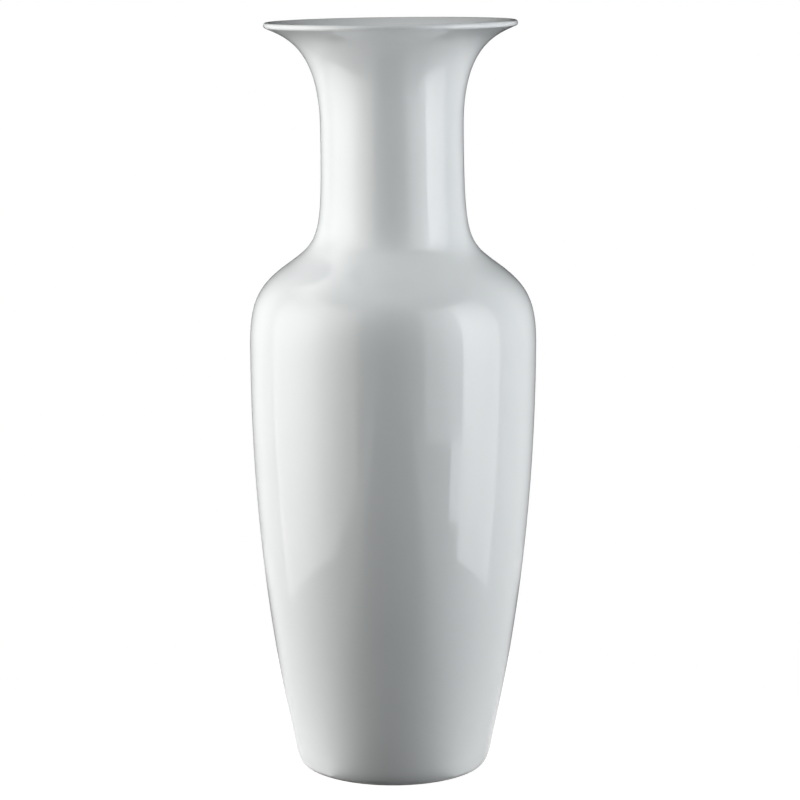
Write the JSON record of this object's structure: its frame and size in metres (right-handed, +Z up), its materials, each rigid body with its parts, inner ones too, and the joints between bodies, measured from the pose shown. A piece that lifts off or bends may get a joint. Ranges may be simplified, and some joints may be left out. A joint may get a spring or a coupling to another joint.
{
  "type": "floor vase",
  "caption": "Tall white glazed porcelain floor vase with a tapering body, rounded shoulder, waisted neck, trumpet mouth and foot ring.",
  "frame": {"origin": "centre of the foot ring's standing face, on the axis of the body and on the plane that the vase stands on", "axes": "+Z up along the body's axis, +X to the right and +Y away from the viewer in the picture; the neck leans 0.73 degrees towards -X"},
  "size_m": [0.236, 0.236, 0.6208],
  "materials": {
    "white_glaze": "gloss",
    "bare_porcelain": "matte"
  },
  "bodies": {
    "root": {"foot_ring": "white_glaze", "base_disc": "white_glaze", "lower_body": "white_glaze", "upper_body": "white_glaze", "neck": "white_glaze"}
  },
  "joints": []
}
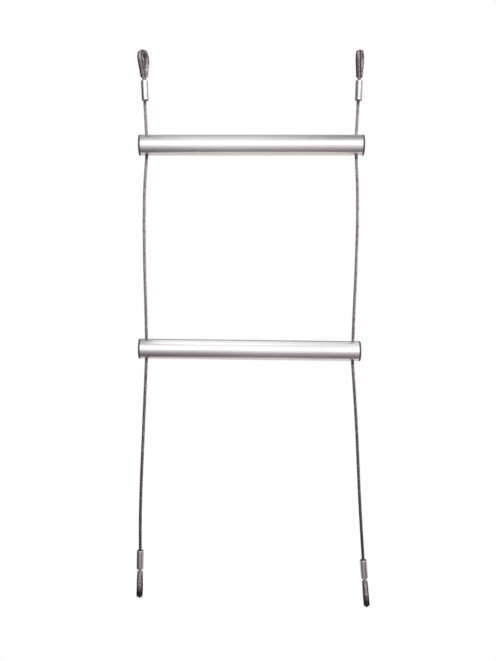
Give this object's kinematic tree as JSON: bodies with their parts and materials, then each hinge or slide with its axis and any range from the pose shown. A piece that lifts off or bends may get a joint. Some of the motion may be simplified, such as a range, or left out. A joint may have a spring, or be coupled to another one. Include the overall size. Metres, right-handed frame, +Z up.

——

Stated goal. Check each line of the records above for "bends", and copy those that have it.

Problem solution.
Write the JSON record of this object's structure: its frame and size in metres (right-handed, +Z up), its materials, each rigid body with its parts, inner ones too, and the joints between bodies, measured from the pose shown. A piece that lifts off or bends may get a joint. Ranges may be simplified, and some joints may be left out. A joint may get a spring or a coupling to another joint.
Give this object's kinematic tree as JSON: bodies with their parts and materials, then each hinge or slide with its axis and any range from the pose shown. A piece that lifts off or bends may get a joint. Some of the motion may be simplified, such as a range, or left out. A joint may have a spring, or be coupled to another one. Include the overall size. Metres, right-handed frame, +Z up.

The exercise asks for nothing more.